Written problem
Write out the listing in full, matching it word for word.

Data section
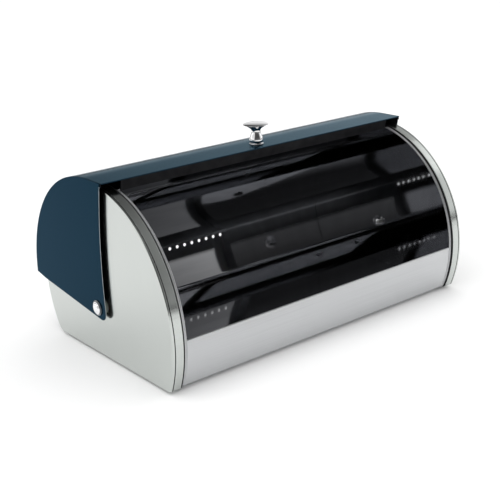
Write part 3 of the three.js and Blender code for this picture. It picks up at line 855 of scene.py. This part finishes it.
def camera():
    a, e = math.radians(CAMERA_AZIMUTH), math.radians(CAMERA_ELEVATION)
    back = Vector((math.sin(a) * math.cos(e), -math.cos(a) * math.cos(e), math.sin(e)))
    data = bpy.data.cameras.new("camera")
    data.lens = LENS
    data.clip_start, data.clip_end = 0.01, 50
    cam = bpy.data.objects.new("camera", data)
    cam.matrix_world = Matrix.Translation(CAMERA_AT) @ (
        back.to_track_quat("Z", "Y").to_matrix() @ Matrix.Rotation(math.radians(CAMERA_ROLL), 3, "Z")
    ).to_4x4()
    bpy.context.scene.collection.objects.link(cam)
    bpy.context.scene.camera = cam


def floor():
    mesh = bpy.data.meshes.new("floor")
    mesh.from_pydata([(-6, -6, 0), (6, -6, 0), (6, 6, 0), (-6, 6, 0)], [], [(0, 1, 2, 3)])
    pale = Finish("pale_floor", Base_Color=(0.93, 0.93, 0.93, 1), Roughness=0.9, Specular_IOR_Level=0.1)
    mesh.materials.append(pale.material)
    piece = bpy.data.objects.new("floor", mesh)
    bpy.context.scene.collection.objects.link(piece)


def softbox(name, azimuth, elevation, distance, width, height, power):
    """A large area light that faces the bin, at an azimuth (0 in front, 90 to the right) and elevation."""
    a, e = math.radians(azimuth), math.radians(elevation)
    away = Vector((math.sin(a) * math.cos(e), -math.cos(a) * math.cos(e), math.sin(e)))
    data = bpy.data.lights.new(name, "AREA")
    data.shape, data.size, data.size_y, data.energy = "RECTANGLE", width, height, power
    light = bpy.data.objects.new(name, data)
    light.location = away * distance + BIN_MIDDLE
    light.rotation_mode = "QUATERNION"
    light.rotation_quaternion = away.to_track_quat("Z", "Y")
    bpy.context.scene.collection.objects.link(light)


def studio():
    """A white backdrop for the camera and even light for matt surfaces. Polished ones see a dim room that is
    bright on the right, at the left towards the rear and low down at the rear."""
    world = bpy.data.worlds.new("studio")
    world.use_nodes = True
    bpy.context.scene.world = world
    nodes, links = world.node_tree.nodes, world.node_tree.links
    backdrop = nodes["Background"]
    where = nodes.new("ShaderNodeTexCoord")
    split = nodes.new("ShaderNodeSeparateXYZ")
    links.new(where.outputs["Generated"], split.inputs[0])

    def ramp(value, start, end, low, high):
        node = nodes.new("ShaderNodeMapRange")
        node.interpolation_type = "SMOOTHSTEP"
        for socket, number in zip(("From Min", "From Max", "To Min", "To Max"), (start, end, low, high)):
            node.inputs[socket].default_value = number
        links.new(value, node.inputs["Value"])
        return node.outputs["Result"]

    def math_node(operation, a, b):
        node = nodes.new("ShaderNodeMath")
        node.operation = operation
        for i, value in enumerate((a, b)):
            if isinstance(value, (int, float)):
                node.inputs[i].default_value = value
            else:
                links.new(value, node.inputs[i])
        return node.outputs[0]

    x, y, z = (split.outputs[axis] for axis in "XYZ")
    room = math_node("ADD", ramp(x, 0.36, 0.78, 0.0, 0.85), 0.08)
    room = math_node("MULTIPLY", room, ramp(y, -0.4, 0.5, 1.0, 0.55))
    low = math_node("MULTIPLY", ramp(z, 0.05, 0.45, 0.45, 0.0), ramp(y, -0.5, 0.1, 0.2, 1.0))
    rear = math_node("MULTIPLY", ramp(y, 0.3, 0.65, 0.0, 0.35), ramp(z, 0.33, 0.55, 1.0, 0.0))
    left = math_node("MULTIPLY", ramp(x, -0.5, -0.2, 0.85, 0.0), ramp(y, -0.5, -0.2, 0.0, 1.0))
    for part in (low, rear, left):
        room = math_node("ADD", room, part)
    room = math_node("MULTIPLY", room, ramp(math_node("ABSOLUTE", z, 0), 0.03, 0.11, 0.15, 1.0))
    path = nodes.new("ShaderNodeLightPath")

    def switch(flag, yes, no):
        node = nodes.new("ShaderNodeMix")
        links.new(path.outputs[flag], node.inputs[0])
        links.new(no, node.inputs[2])
        node.inputs[3].default_value = yes
        return node.outputs[0]

    strength = switch("Is Camera Ray", 1.05, switch("Is Diffuse Ray", 1.17, room))
    links.new(strength, backdrop.inputs["Strength"])
    backdrop.inputs["Color"].default_value = (1, 1, 1, 1)
    softbox("key", azimuth=-70, elevation=62, distance=1.6, width=1.4, height=1.0, power=4)
    softbox("side", azimuth=78, elevation=24, distance=1.6, width=0.8, height=1.2, power=1.5)
    bpy.context.scene.view_settings.view_transform = "Standard"


build()
camera()
floor()
studio()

Response below
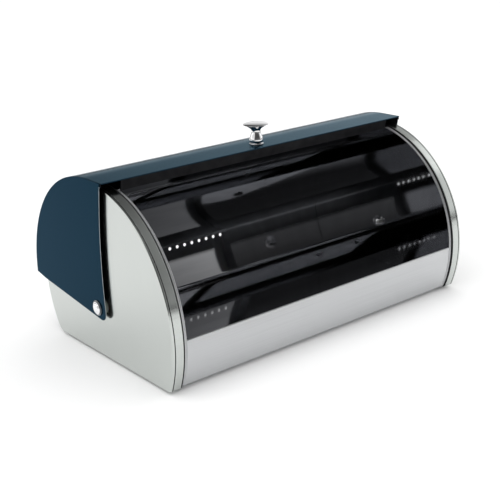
Write part 3 of the three.js and Blender code for this picture. It picks up at line 855 of scene.py. This part finishes it.
def camera():
    a, e = math.radians(CAMERA_AZIMUTH), math.radians(CAMERA_ELEVATION)
    back = Vector((math.sin(a) * math.cos(e), -math.cos(a) * math.cos(e), math.sin(e)))
    data = bpy.data.cameras.new("camera")
    data.lens = LENS
    data.clip_start, data.clip_end = 0.01, 50
    cam = bpy.data.objects.new("camera", data)
    cam.matrix_world = Matrix.Translation(CAMERA_AT) @ (
        back.to_track_quat("Z", "Y").to_matrix() @ Matrix.Rotation(math.radians(CAMERA_ROLL), 3, "Z")
    ).to_4x4()
    bpy.context.scene.collection.objects.link(cam)
    bpy.context.scene.camera = cam


def floor():
    mesh = bpy.data.meshes.new("floor")
    mesh.from_pydata([(-6, -6, 0), (6, -6, 0), (6, 6, 0), (-6, 6, 0)], [], [(0, 1, 2, 3)])
    pale = Finish("pale_floor", Base_Color=(0.93, 0.93, 0.93, 1), Roughness=0.9, Specular_IOR_Level=0.1)
    mesh.materials.append(pale.material)
    piece = bpy.data.objects.new("floor", mesh)
    bpy.context.scene.collection.objects.link(piece)


def softbox(name, azimuth, elevation, distance, width, height, power):
    """A large area light that faces the bin, at an azimuth (0 in front, 90 to the right) and elevation."""
    a, e = math.radians(azimuth), math.radians(elevation)
    away = Vector((math.sin(a) * math.cos(e), -math.cos(a) * math.cos(e), math.sin(e)))
    data = bpy.data.lights.new(name, "AREA")
    data.shape, data.size, data.size_y, data.energy = "RECTANGLE", width, height, power
    light = bpy.data.objects.new(name, data)
    light.location = away * distance + BIN_MIDDLE
    light.rotation_mode = "QUATERNION"
    light.rotation_quaternion = away.to_track_quat("Z", "Y")
    bpy.context.scene.collection.objects.link(light)


def studio():
    """A white backdrop for the camera and even light for matt surfaces. Polished ones see a dim room that is
    bright on the right, at the left towards the rear and low down at the rear."""
    world = bpy.data.worlds.new("studio")
    world.use_nodes = True
    bpy.context.scene.world = world
    nodes, links = world.node_tree.nodes, world.node_tree.links
    backdrop = nodes["Background"]
    where = nodes.new("ShaderNodeTexCoord")
    split = nodes.new("ShaderNodeSeparateXYZ")
    links.new(where.outputs["Generated"], split.inputs[0])

    def ramp(value, start, end, low, high):
        node = nodes.new("ShaderNodeMapRange")
        node.interpolation_type = "SMOOTHSTEP"
        for socket, number in zip(("From Min", "From Max", "To Min", "To Max"), (start, end, low, high)):
            node.inputs[socket].default_value = number
        links.new(value, node.inputs["Value"])
        return node.outputs["Result"]

    def math_node(operation, a, b):
        node = nodes.new("ShaderNodeMath")
        node.operation = operation
        for i, value in enumerate((a, b)):
            if isinstance(value, (int, float)):
                node.inputs[i].default_value = value
            else:
                links.new(value, node.inputs[i])
        return node.outputs[0]

    x, y, z = (split.outputs[axis] for axis in "XYZ")
    room = math_node("ADD", ramp(x, 0.36, 0.78, 0.0, 0.85), 0.08)
    room = math_node("MULTIPLY", room, ramp(y, -0.4, 0.5, 1.0, 0.55))
    low = math_node("MULTIPLY", ramp(z, 0.05, 0.45, 0.45, 0.0), ramp(y, -0.5, 0.1, 0.2, 1.0))
    rear = math_node("MULTIPLY", ramp(y, 0.3, 0.65, 0.0, 0.35), ramp(z, 0.33, 0.55, 1.0, 0.0))
    left = math_node("MULTIPLY", ramp(x, -0.5, -0.2, 0.85, 0.0), ramp(y, -0.5, -0.2, 0.0, 1.0))
    for part in (low, rear, left):
        room = math_node("ADD", room, part)
    room = math_node("MULTIPLY", room, ramp(math_node("ABSOLUTE", z, 0), 0.03, 0.11, 0.15, 1.0))
    path = nodes.new("ShaderNodeLightPath")

    def switch(flag, yes, no):
        node = nodes.new("ShaderNodeMix")
        links.new(path.outputs[flag], node.inputs[0])
        links.new(no, node.inputs[2])
        node.inputs[3].default_value = yes
        return node.outputs[0]

    strength = switch("Is Camera Ray", 1.05, switch("Is Diffuse Ray", 1.17, room))
    links.new(strength, backdrop.inputs["Strength"])
    backdrop.inputs["Color"].default_value = (1, 1, 1, 1)
    softbox("key", azimuth=-70, elevation=62, distance=1.6, width=1.4, height=1.0, power=4)
    softbox("side", azimuth=78, elevation=24, distance=1.6, width=0.8, height=1.2, power=1.5)
    bpy.context.scene.view_settings.view_transform = "Standard"


build()
camera()
floor()
studio()